● **REQUEST**: Write out, exactly as given, every line from the one holding "makeBody();" to the one holding "before = set(bpy.data.objects)", including both.

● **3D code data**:
------------------------------------------------
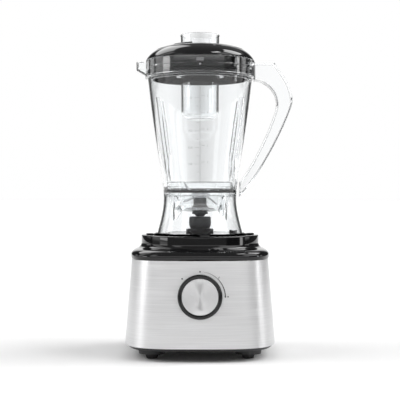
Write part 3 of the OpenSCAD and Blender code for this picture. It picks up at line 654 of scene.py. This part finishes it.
# %% Scale lines
foot_of_scale, head_of_scale, step_h, figure_h = rim - 160, rim - 43, 10.2, 3.6
scale_lines = [bar(-0.25, z, 0.25, z + 6) for z in range(round(foot_of_scale), round(head_of_scale), 6)]
numbers = []
for step in range(1, 11):
    z = foot_of_scale + 5 + step * step_h
    long_tick = step % 2 == 0
    scale_lines.append(bar(-7 if long_tick else -4.5, z - 0.2, -1.2, z + 0.2))
    if long_tick:
        scale_lines.append(bar(1.2, z + 2.3, 6, z + 2.7))
        numbers += [(str(step * 125), -9.5, z - 1.3, "RIGHT"), (str(step // 2), 8.5, z + 1.2, "LEFT")]
print("scale of", len(scale_lines), "lines and", len(numbers), "numbers")

# %% [markdown]
# The numbers are text objects. Each is made a mesh before its place is applied, and all are pressed on as
# one.

# %% Scale numbers
figures = []
for digits, x, z, side in numbers:
    deselect()
    bpy.ops.object.text_add(location=(axis.x + x * mm, print_y, z * mm), rotation=(math.pi / 2, 0, 0))
    figure = bpy.context.object
    figure.data.body, figure.data.size, figure.data.align_x = digits, figure_h * mm, side
    figure.data.resolution_u = 2
    bpy.ops.object.convert(target="MESH")
    figures.append(settle(figure, 0))
lines = printed("jug_scale", scale_lines, jug)
scale = join(lines, [press_on("jug_figures", figures, jug)])
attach(scale, "jug")

# %% [markdown]
# A small sign on the collar: two short bars over a pointer, where the lid is turned to lock.

# %% Lock sign
lock_sign = printed("lock_sign", [bar(-4.6, rim - 5.4, 4.6, rim - 4.7), bar(-4.6, rim - 7.6, 4.6, rim - 6.9),
                                  [(-1.6, rim - 11.2), (1.6, rim - 11.2), (0, rim - 13.4)]], jug)
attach(lock_sign, "jug")

# %% [markdown]
# Even shading. Smooth shading bends the light over a long flat wall when a small chamfer ends it. The
# Weighted Normal modifier lets the large faces decide, so a gloss wall mirrors straight lines and a clear
# one is calm.

# %% Even shading
for piece in (jug, lid, cup):
    even = piece.modifiers.new("even", "WEIGHTED_NORMAL")
    even.keep_sharp, even.weight, even.thresh = True, 80, 0.01
    apply_all(piece)
    print("evened", piece.name)

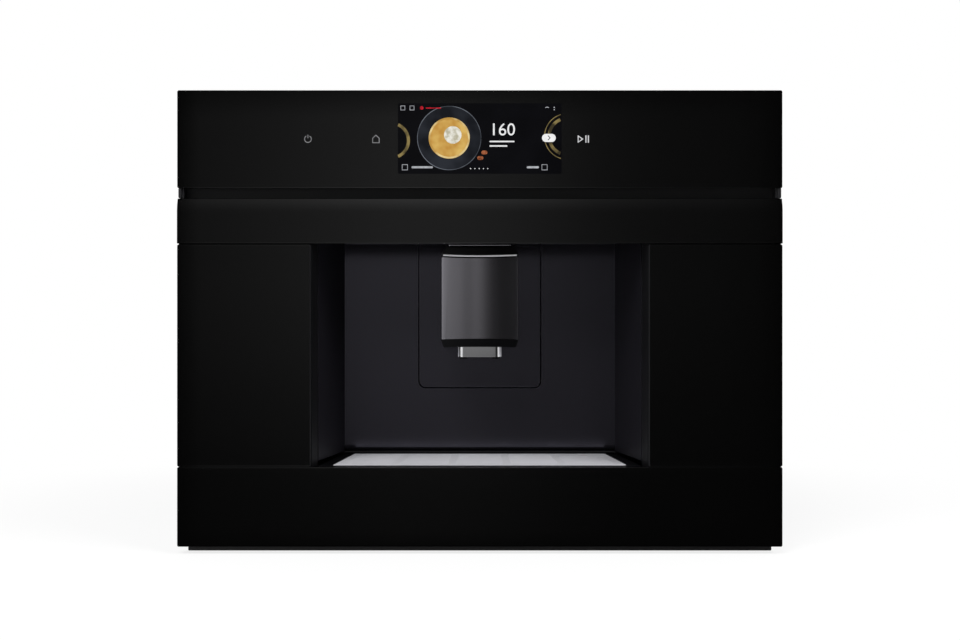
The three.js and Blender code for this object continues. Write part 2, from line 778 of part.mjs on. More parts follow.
// ---- Brew unit ---------------------------------------------------------------------------
function makeBrewUnit() {
  const frame = { x: [-266, -171], depth: [40, 166], z: [96, 248], wall: 4 };
  const { x, depth, bore } = BREW;
  const chuteHole = block(around(x, 13), [150, 170], [208, 238]);
  const casing = cut(
    block(frame.x, frame.depth, frame.z),
    block(
      [frame.x[0] + frame.wall, frame.x[1] - frame.wall],
      [frame.depth[0] - 1, frame.depth[1] - frame.wall],
      [frame.z[0] + frame.wall, frame.z[1] - frame.wall],
    ),
    chuteHole,
  );
  const chamber = cut(
    join(casing, post(x, depth, bore + 4, [99, 168], 32)),
    post(x, depth, bore, [124, 170], 32),
  );
  place(brewUnit, "brew_unit_frame", chamber, GREY_PLASTIC);

  const grip = block(around(-218, 26), [35, 37.5], [150, 176]);
  const front = block(frame.x, [36, frame.depth[0] - FIT], frame.z);
  place(brewUnit, "brew_unit_cover", cut(front, grip), BLACK_PLASTIC);

  const lever = { x: -226, z: 222, length: 34 };
  place(
    brewUnit,
    "latch_lever",
    join(
      bolt(lever.x, lever.z, 9, [30, 35.7]),
      block(around(lever.x, 5), [30, 34], [lever.z - lever.length, lever.z]),
    ),
    RED_PLASTIC,
  );

  const piston = join(
    post(x, depth, bore - 0.4, [193, 205], 32),
    post(x, depth, 6, [204, 229]),
    block([x - 8, SPINDLE.x + 9], around(depth, 8), [229, 241]),
    post(x, depth, 8, [229, 241]),
  );
  const nut = post(SPINDLE.x, depth, SPINDLE.radius + 0.4, [220, 250]);
  place(brewUnit, "brew_piston", cut(piston, nut), GREY_PLASTIC);

  const hub = { z: [104, 111], radius: 15 };
  place(
    brewUnit,
    "brew_spindle",
    join(
      post(SPINDLE.x, depth, SPINDLE.radius, [101, 243]),
      gearWheel(SPINDLE.x, depth, 24, hub.radius, hub.z, 0),
    ),
    BRASS,
  );
  const pinionDepth = depth + hub.radius * 1.5 + 0.5;
  place(
    brewUnit,
    "brew_pinion",
    join(
      gearWheel(SPINDLE.x, pinionDepth, 12, hub.radius / 2, hub.z, 0.5),
      post(SPINDLE.x, pinionDepth, 2, [110, 116]),
    ),
    BRASS,
  );
  const motor = cut(
    join(
      post(SPINDLE.x, pinionDepth, 11, [112, 160], 24),
      post(SPINDLE.x, pinionDepth, 5, [159, 164]),
    ),
    post(SPINDLE.x, pinionDepth, 2.4, [111, 117]),
  );
  place(brewUnit, "brew_motor", motor, DARK_STEEL);
}

// A spur gear with straight-sided teeth. The phase, in teeth, turns it about its axis.
function gearWheel(x, depth, teeth, pitchRadius, z, phase) {
  const module = (2 * pitchRadius) / teeth;
  const root = pitchRadius - 1.25 * module;
  const tip = pitchRadius + 0.85 * module;
  const points = [];
  for (let tooth = 0; tooth < teeth; tooth += 1) {
    const turn = (share) => ((tooth + phase + share) / teeth) * 2 * Math.PI + Math.PI / 2;
    for (const [radius, share] of [
      [root, -0.32],
      [tip, -0.1],
      [tip, 0.1],
      [root, 0.32],
    ]) {
      points.push([x + radius * Math.cos(turn(share)), depth + radius * Math.sin(turn(share))]);
    }
  }
  return upright(points, z);
}

// ---- Water circuit and electrics ---------------------------------------------------------
function makeWaterCircuit() {
  const pump = { x: 216, z: 70 };
  place(
    machine,
    "pump",
    join(
      bolt(pump.x, pump.z, 9, [196, 300]),
      bolt(pump.x, pump.z, 20, [216, 280], 28),
      block(around(pump.x, 16), [232, 262], [pump.z - 26, pump.z + 26]),
    ),
    DARK_STEEL,
  );
  const heater = { x: both(70), depth: [172, 222], z: [210, 290] };
  const fins = [];
  for (let i = 0; i < 6; i += 1) {
    fins.push(block([-71, 71], [216, 223], around(220 + i * 12, 2.5)));
  }
  place(machine, "thermoblock", cut(block(heater.x, heater.depth, heater.z), ...fins), ALUMINIUM);
  place(
    machine,
    "pressure_hose",
    hose(
      [
        [216, 300.3, 70],
        [216, 318, 70],
        [196, 332, 88],
        [120, 332, 130],
        [50, 300, 170],
        [30, 230, 180],
        [30, 197, 192],
        [30, 197, 209.6],
      ],
      3.2,
      44,
    ),
    SILICONE,
  );
  place(
    machine,
    "brew_hose",
    hose(
      [
        [-70.4, 197, 250],
        [-84, 197, 250],
        [-120, 192, 244],
        [-146, 166, 226],
        [-158, 150, 220],
        [-170.6, 150, 220],
      ],
      3.2,
      30,
    ),
    SILICONE,
  );
}

function makeElectrics() {
  const deck = { depth: [236, 366], z: [366, 367.5] };
  const components = [
    block([-96, -50], [250, 292], [372, 408]),
    block([-30, 0], [256, 286], [372, 396]),
    block([20, 44], [330, 350], [372, 390]),
    block([60, 100], [262, 278], [372, 398]),
    post(-70, 330, 11, [372, 404]),
    post(-36, 330, 11, [372, 404]),
    block([-112, -104], [254, 346], [372, 384]),
  ];
  const board = block(both(118), [244, 356], [371, 373]);
  const legs = [];
  for (const x of [-110, 110]) {
    for (const depth of [250, 350]) {
      legs.push(post(x, depth, 4, [deck.z[1] + FIT, 372], 12));
    }
  }
  place(machine, "power_board", join(board, ...components, ...legs), CIRCUIT_BOARD);
  place(machine, "equipment_deck", block(both(277), [30, 375], deck.z), ZINC_SHEET);

  const inlet = { x: [-245.5, -210.5], z: [38.5, 67.5] };
  const socket = cut(
    join(
      block([-244, -212], [352, 375], [40, 66]),
      block(inlet.x, [372, DEPTH], inlet.z),
    ),
    block([-240, -216], [358, DEPTH + 1], [44.5, 61.5]),
  );
  const pins = [-235, -228, -221].map((x, i) =>
    block(around(x, 1), [356, 366], around(53 + (i === 1 ? 3 : -1.5), 2)),
  );
  place(machine, "mains_inlet", join(socket, ...pins), BLACK_PLASTIC);
}

makeBody();
makeControlPanel();
makeHandleBar();
makeDoorGlass();
makeDoorFrame();
makeHinges();
makeNiche();
makeDripTray();
makeOutlet();
makeContainers();
makeGrinder();
makeBrewUnit();
makeWaterCircuit();
makeElectrics();

export default machine;
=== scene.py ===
"""A built-in coffee machine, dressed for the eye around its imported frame.

Sizes in the classes are millimetres and Blender works in metres. X runs to the right, Y to the back
and Z up; the front faces -Y. Depth means the distance back from the front glass.
"""

import json
import logging
import math
from contextlib import contextmanager
from dataclasses import dataclass, field
from enum import Enum
from typing import Callable, Iterator, Sequence

import bmesh
import bpy
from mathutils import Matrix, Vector

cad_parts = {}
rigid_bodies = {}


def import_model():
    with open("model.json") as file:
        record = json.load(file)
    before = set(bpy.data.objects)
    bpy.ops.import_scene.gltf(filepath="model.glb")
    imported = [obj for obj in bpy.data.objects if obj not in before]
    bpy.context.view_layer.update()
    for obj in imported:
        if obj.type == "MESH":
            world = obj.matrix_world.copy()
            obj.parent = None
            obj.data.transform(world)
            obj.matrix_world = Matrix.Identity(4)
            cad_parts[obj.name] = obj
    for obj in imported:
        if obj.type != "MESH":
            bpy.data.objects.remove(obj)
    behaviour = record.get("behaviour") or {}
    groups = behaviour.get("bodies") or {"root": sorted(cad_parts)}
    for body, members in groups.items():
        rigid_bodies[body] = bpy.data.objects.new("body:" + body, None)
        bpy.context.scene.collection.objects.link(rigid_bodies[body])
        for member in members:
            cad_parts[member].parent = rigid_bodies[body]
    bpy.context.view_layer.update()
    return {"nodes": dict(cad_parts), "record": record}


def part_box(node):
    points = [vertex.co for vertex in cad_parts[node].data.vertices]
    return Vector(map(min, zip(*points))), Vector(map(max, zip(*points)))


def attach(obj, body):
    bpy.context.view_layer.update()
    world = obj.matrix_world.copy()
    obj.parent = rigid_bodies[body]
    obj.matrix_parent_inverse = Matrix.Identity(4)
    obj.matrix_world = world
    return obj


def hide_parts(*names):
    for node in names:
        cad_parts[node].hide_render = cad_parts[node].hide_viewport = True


log = logging.getLogger("coffee_machine")

MM = 0.001
HALF_DEPTH = 188.5  # from the front glass back to the middle of the machine
AHEAD = 0.9  # the least share of a direction that counts as looking or running that way
NEAR = 0.1  # how far an edge may lie from the place where it is looked for
TOUCH = 0.01  # corners closer than this become one
CUT = 2.0  # how far a cutter stands out of what it cuts
QUARTER = math.pi / 2

Span = tuple[float, float]
Spot = tuple[float, float]
Test = Callable[[Vector, Vector], bool]
Piece = bpy.types.Object
Tree = bpy.types.NodeTree
Node = bpy.types.Node
Socket = bpy.types.NodeSocket


class Body(Enum):
    """The bodies of the frame that pieces ride on."""

    CHASSIS = "chassis"
    DOOR = "door"
    OUTLET = "outlet"
    GRATE = "grate"
    FLOAT = "float"
    GRIND_SELECTOR = "grind_selector"
    LATCH = "latch"


class Slot(Enum):
    """The record's material slots."""

    BLACK_GLASS = "black_glass"
    DISPLAY = "display"
    BLACK_METAL = "black_metal"
    BLACK_PLASTIC = "black_plastic"
    NICHE_PLASTIC = "niche_plastic"
    DARK_STEEL = "dark_steel"
    STEEL = "steel"
    ZINC_SHEET = "zinc_sheet"
    GREY_PLASTIC = "grey_plastic"
    CLEAR_PLASTIC = "clear_plastic"
    CIRCUIT_BOARD = "circuit_board"
    ALUMINIUM = "aluminium"
    BRASS = "brass"
    RED_PLASTIC = "red_plastic"
    DIFFUSER = "diffuser"
    SILICONE = "silicone"


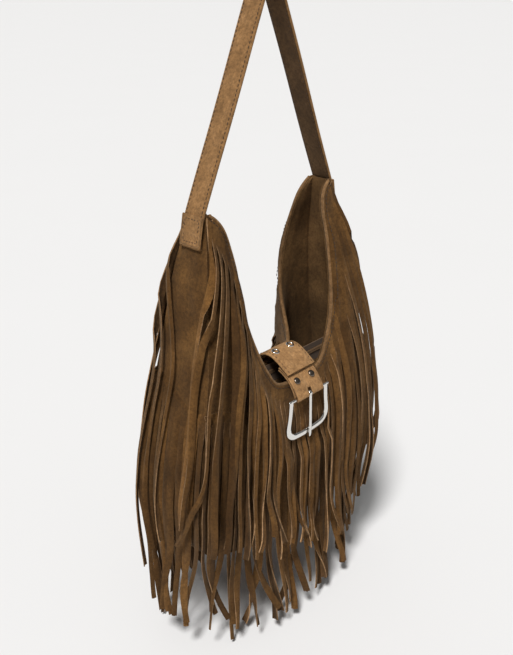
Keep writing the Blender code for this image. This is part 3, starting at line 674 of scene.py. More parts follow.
def section_point(depth, sign, z, s, off):
    """Point, across direction and outward normal at signed distance s from the middle, round the bag's corner and along its side."""
    zz = max(z, 185.0)
    a = half_width(zz) + 0.8
    side = 1.0 if s > 0 else -1.0
    if abs(s) <= a:
        y = sign * (drape(depth, s, z) + off)
        y2 = sign * (drape(depth, s + 1.0, z) + off) if abs(s + 1.0) < a else y
        t = np.array((1.0, y2 - y, 0.0))
        t /= np.linalg.norm(t)
        n_ = np.array((t[1], -t[0], 0.0))
        return np.array((s, y, z)), t, n_ * (1 if n_[1] * sign > 0 else -1)
    d = drape(depth, side * a, z)
    r_ = min(off, 3.2) + 1.0
    u_ = abs(s) - a
    quarter = r_ * math.pi / 2
    if u_ < quarter:
        g = u_ / r_
        p = np.array((side * (a + r_ * math.sin(g)), sign * (d + off - (r_ + 2.0) * (1 - math.cos(g))), z))
        n_ = np.array((side * math.sin(g), sign * math.cos(g), 0.0))
    else:
        p = np.array((side * (a + r_), sign * (d + off - r_ - 2.0 - (u_ - quarter)), z))
        n_ = np.array((side, 0.0, 0.0))
    return p, np.array((-n_[1] * side * sign, n_[0] * side * sign, 0.0)) * (1 if side * sign * -n_[1] * 1 >= 0 else 1), n_


YOKE_ROWS, STRIP_ROWS = 7, 34


def wander(s, phase, amount):
    return amount * (math.sin(phase + 4.2 * s) - math.sin(phase) + 0.5 * math.sin(2.1 * phase + 9.0 * s) - 0.5 * math.sin(2.1 * phase))


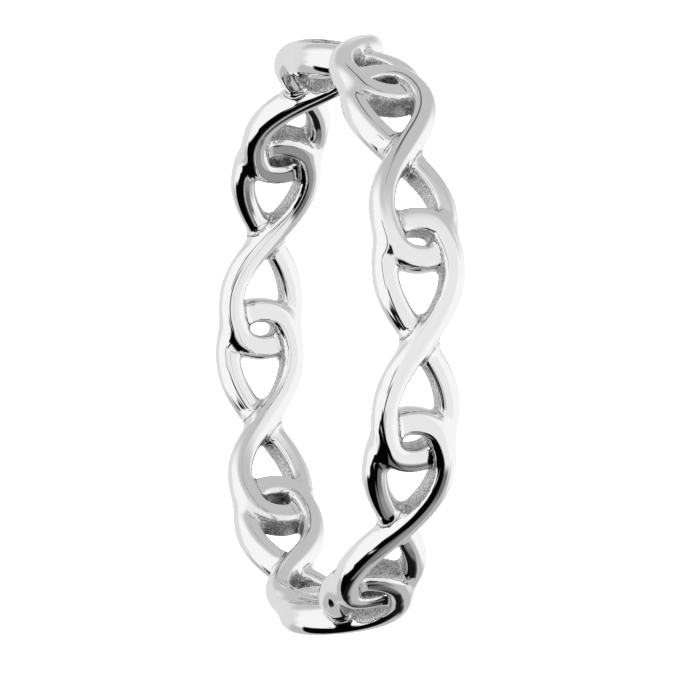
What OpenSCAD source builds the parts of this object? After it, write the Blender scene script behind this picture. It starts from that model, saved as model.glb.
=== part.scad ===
// Finger ring: an open band of interlaced figure-eight links, cast in one piece.
// Each link is one closed strand that crosses itself in the middle, and its two
// loops pass over and under the loops of the links on either side.
// The ring lies on its side: the finger hole runs along Z, and the band stands on Z = 0.

/* [Band] */
// Diameter of the finger hole
bore_d = 17.3; // [15:0.1:21]
// Width of the band, along the finger
band_w = 3; // [2.7:0.1:3.6]
// Thickness of the band, from the finger hole to the outside
band_t = 1.4; // [1.2:0.05:1.8]

/* [Links] */
// Number of figure-eight links round the band
link_count = 9; // [8:1:10]
// How far a loop reaches past the middle between two links
loop_reach = 0.64; // [0.54:0.02:0.9]
// Share by which the loop ends are blunter than a plain wave
end_bluntness = 0.026; // [0:0.002:0.03]
// Share by which the sides of a link are fuller than a plain wave
side_fullness = 0.17; // [0:0.01:0.2]

/* [Strand] */
// Width of the strand
strand_w = 0.78; // [0.6:0.02:0.9]
// Thickness of the strand, from its inner to its outer face
strand_t = 1.04; // [0.8:0.02:1.16]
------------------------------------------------
● **WRITTEN RESPONSE**:
makeBody();
makeControlPanel();
makeHandleBar();
makeDoorGlass();
makeDoorFrame();
makeHinges();
makeNiche();
makeDripTray();
makeOutlet();
makeContainers();
makeGrinder();
makeBrewUnit();
makeWaterCircuit();
makeElectrics();

export default machine;
=== scene.py ===
"""A built-in coffee machine, dressed for the eye around its imported frame.

Sizes in the classes are millimetres and Blender works in metres. X runs to the right, Y to the back
and Z up; the front faces -Y. Depth means the distance back from the front glass.
"""

import json
import logging
import math
from contextlib import contextmanager
from dataclasses import dataclass, field
from enum import Enum
from typing import Callable, Iterator, Sequence

import bmesh
import bpy
from mathutils import Matrix, Vector

cad_parts = {}
rigid_bodies = {}


def import_model():
    with open("model.json") as file:
        record = json.load(file)
    before = set(bpy.data.objects)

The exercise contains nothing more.